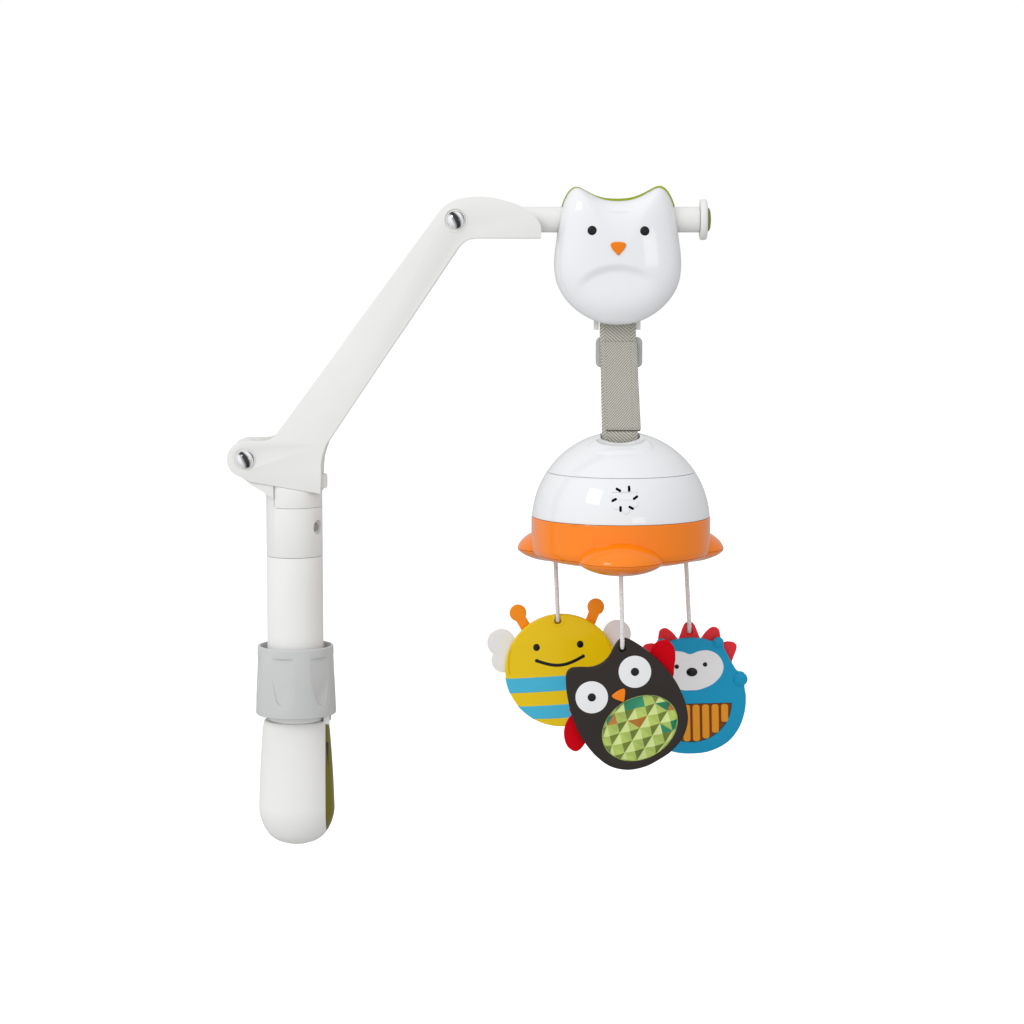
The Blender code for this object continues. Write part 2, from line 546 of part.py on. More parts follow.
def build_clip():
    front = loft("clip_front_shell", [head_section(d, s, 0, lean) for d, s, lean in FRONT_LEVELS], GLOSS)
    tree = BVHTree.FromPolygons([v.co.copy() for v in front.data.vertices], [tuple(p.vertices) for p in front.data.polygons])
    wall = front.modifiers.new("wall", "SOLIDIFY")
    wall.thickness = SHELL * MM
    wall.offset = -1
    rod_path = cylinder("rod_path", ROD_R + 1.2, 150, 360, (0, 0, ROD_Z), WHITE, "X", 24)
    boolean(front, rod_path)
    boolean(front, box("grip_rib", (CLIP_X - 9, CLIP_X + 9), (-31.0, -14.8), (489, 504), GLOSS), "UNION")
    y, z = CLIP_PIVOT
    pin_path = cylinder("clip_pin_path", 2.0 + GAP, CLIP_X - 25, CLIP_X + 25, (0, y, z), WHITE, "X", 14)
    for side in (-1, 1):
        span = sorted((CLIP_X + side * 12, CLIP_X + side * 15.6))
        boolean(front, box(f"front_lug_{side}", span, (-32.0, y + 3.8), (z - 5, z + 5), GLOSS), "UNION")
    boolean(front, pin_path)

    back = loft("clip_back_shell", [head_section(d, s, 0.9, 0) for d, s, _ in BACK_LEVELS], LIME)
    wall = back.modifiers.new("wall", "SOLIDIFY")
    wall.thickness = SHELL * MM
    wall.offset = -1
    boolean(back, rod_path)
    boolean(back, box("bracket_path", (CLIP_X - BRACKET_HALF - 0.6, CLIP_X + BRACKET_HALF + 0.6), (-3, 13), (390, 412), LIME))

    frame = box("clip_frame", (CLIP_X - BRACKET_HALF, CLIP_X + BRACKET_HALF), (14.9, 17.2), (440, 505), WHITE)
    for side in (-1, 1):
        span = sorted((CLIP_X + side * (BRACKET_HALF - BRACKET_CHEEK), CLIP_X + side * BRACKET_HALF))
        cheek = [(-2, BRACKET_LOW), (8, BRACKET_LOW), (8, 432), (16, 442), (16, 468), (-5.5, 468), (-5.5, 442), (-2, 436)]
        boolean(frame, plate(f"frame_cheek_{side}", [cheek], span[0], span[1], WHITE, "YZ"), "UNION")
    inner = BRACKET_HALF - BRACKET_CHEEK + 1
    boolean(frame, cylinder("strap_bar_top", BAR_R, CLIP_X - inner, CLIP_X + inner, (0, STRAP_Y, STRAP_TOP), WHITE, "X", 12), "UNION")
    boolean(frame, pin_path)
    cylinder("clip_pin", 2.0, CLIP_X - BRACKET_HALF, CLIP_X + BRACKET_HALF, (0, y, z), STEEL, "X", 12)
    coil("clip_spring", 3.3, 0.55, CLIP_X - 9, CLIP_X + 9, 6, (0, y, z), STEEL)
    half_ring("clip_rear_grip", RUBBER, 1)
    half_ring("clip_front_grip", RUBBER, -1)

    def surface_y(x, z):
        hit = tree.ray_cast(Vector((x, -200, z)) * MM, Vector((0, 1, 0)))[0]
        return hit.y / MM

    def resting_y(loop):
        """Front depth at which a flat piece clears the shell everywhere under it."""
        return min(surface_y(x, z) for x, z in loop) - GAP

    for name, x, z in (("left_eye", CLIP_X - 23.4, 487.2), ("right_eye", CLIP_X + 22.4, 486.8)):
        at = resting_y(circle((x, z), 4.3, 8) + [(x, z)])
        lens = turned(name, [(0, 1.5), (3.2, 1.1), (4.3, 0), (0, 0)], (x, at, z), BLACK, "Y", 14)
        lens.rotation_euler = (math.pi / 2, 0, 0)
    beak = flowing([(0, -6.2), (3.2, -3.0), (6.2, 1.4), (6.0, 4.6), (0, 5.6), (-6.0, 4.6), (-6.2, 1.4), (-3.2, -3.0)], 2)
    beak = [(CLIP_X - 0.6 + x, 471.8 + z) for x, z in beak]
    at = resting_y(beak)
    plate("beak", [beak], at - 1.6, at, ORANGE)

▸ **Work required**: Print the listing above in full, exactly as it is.

▸ **Result for this task**:
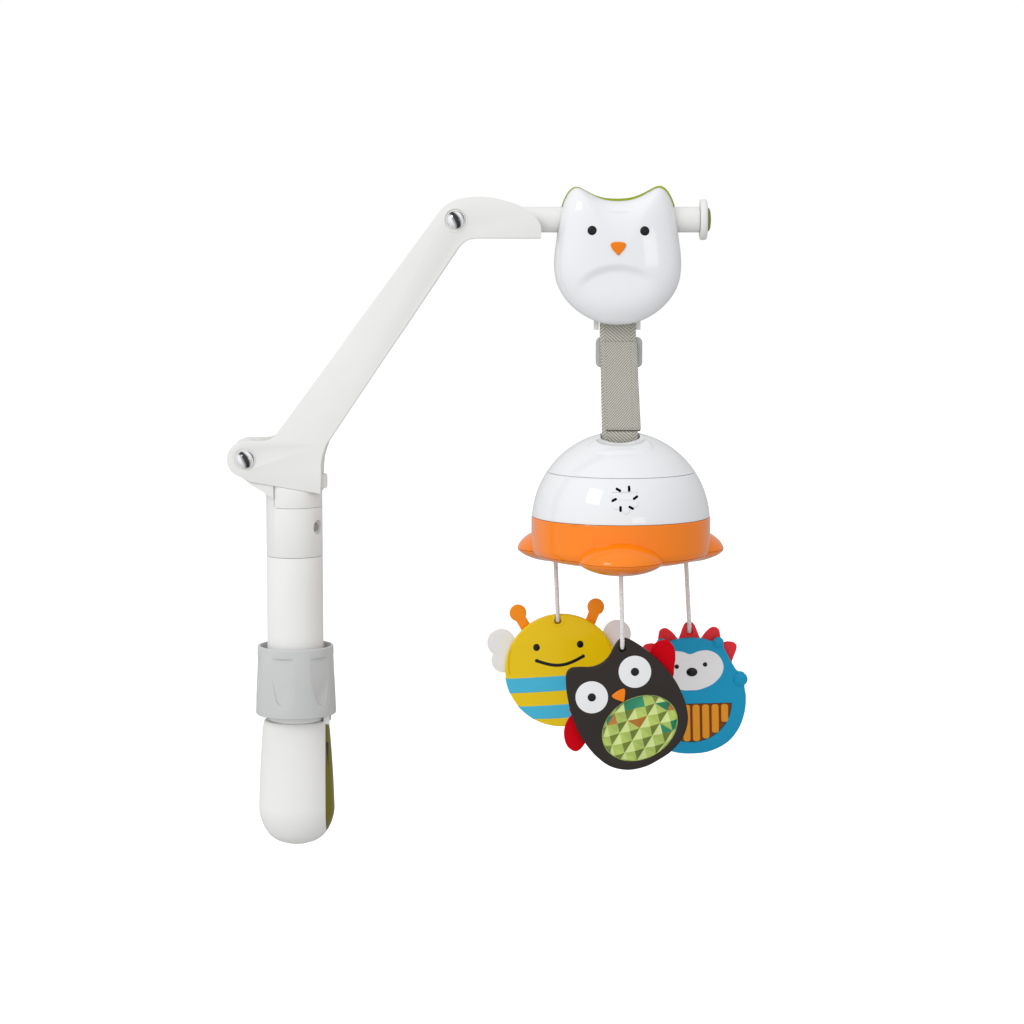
The Blender code for this object continues. Write part 2, from line 546 of part.py on. More parts follow.
def build_clip():
    front = loft("clip_front_shell", [head_section(d, s, 0, lean) for d, s, lean in FRONT_LEVELS], GLOSS)
    tree = BVHTree.FromPolygons([v.co.copy() for v in front.data.vertices], [tuple(p.vertices) for p in front.data.polygons])
    wall = front.modifiers.new("wall", "SOLIDIFY")
    wall.thickness = SHELL * MM
    wall.offset = -1
    rod_path = cylinder("rod_path", ROD_R + 1.2, 150, 360, (0, 0, ROD_Z), WHITE, "X", 24)
    boolean(front, rod_path)
    boolean(front, box("grip_rib", (CLIP_X - 9, CLIP_X + 9), (-31.0, -14.8), (489, 504), GLOSS), "UNION")
    y, z = CLIP_PIVOT
    pin_path = cylinder("clip_pin_path", 2.0 + GAP, CLIP_X - 25, CLIP_X + 25, (0, y, z), WHITE, "X", 14)
    for side in (-1, 1):
        span = sorted((CLIP_X + side * 12, CLIP_X + side * 15.6))
        boolean(front, box(f"front_lug_{side}", span, (-32.0, y + 3.8), (z - 5, z + 5), GLOSS), "UNION")
    boolean(front, pin_path)

    back = loft("clip_back_shell", [head_section(d, s, 0.9, 0) for d, s, _ in BACK_LEVELS], LIME)
    wall = back.modifiers.new("wall", "SOLIDIFY")
    wall.thickness = SHELL * MM
    wall.offset = -1
    boolean(back, rod_path)
    boolean(back, box("bracket_path", (CLIP_X - BRACKET_HALF - 0.6, CLIP_X + BRACKET_HALF + 0.6), (-3, 13), (390, 412), LIME))

    frame = box("clip_frame", (CLIP_X - BRACKET_HALF, CLIP_X + BRACKET_HALF), (14.9, 17.2), (440, 505), WHITE)
    for side in (-1, 1):
        span = sorted((CLIP_X + side * (BRACKET_HALF - BRACKET_CHEEK), CLIP_X + side * BRACKET_HALF))
        cheek = [(-2, BRACKET_LOW), (8, BRACKET_LOW), (8, 432), (16, 442), (16, 468), (-5.5, 468), (-5.5, 442), (-2, 436)]
        boolean(frame, plate(f"frame_cheek_{side}", [cheek], span[0], span[1], WHITE, "YZ"), "UNION")
    inner = BRACKET_HALF - BRACKET_CHEEK + 1
    boolean(frame, cylinder("strap_bar_top", BAR_R, CLIP_X - inner, CLIP_X + inner, (0, STRAP_Y, STRAP_TOP), WHITE, "X", 12), "UNION")
    boolean(frame, pin_path)
    cylinder("clip_pin", 2.0, CLIP_X - BRACKET_HALF, CLIP_X + BRACKET_HALF, (0, y, z), STEEL, "X", 12)
    coil("clip_spring", 3.3, 0.55, CLIP_X - 9, CLIP_X + 9, 6, (0, y, z), STEEL)
    half_ring("clip_rear_grip", RUBBER, 1)
    half_ring("clip_front_grip", RUBBER, -1)

    def surface_y(x, z):
        hit = tree.ray_cast(Vector((x, -200, z)) * MM, Vector((0, 1, 0)))[0]
        return hit.y / MM

    def resting_y(loop):
        """Front depth at which a flat piece clears the shell everywhere under it."""
        return min(surface_y(x, z) for x, z in loop) - GAP

    for name, x, z in (("left_eye", CLIP_X - 23.4, 487.2), ("right_eye", CLIP_X + 22.4, 486.8)):
        at = resting_y(circle((x, z), 4.3, 8) + [(x, z)])
        lens = turned(name, [(0, 1.5), (3.2, 1.1), (4.3, 0), (0, 0)], (x, at, z), BLACK, "Y", 14)
        lens.rotation_euler = (math.pi / 2, 0, 0)
    beak = flowing([(0, -6.2), (3.2, -3.0), (6.2, 1.4), (6.0, 4.6), (0, 5.6), (-6.0, 4.6), (-6.2, 1.4), (-3.2, -3.0)], 2)
    beak = [(CLIP_X - 0.6 + x, 471.8 + z) for x, z in beak]
    at = resting_y(beak)
    plate("beak", [beak], at - 1.6, at, ORANGE)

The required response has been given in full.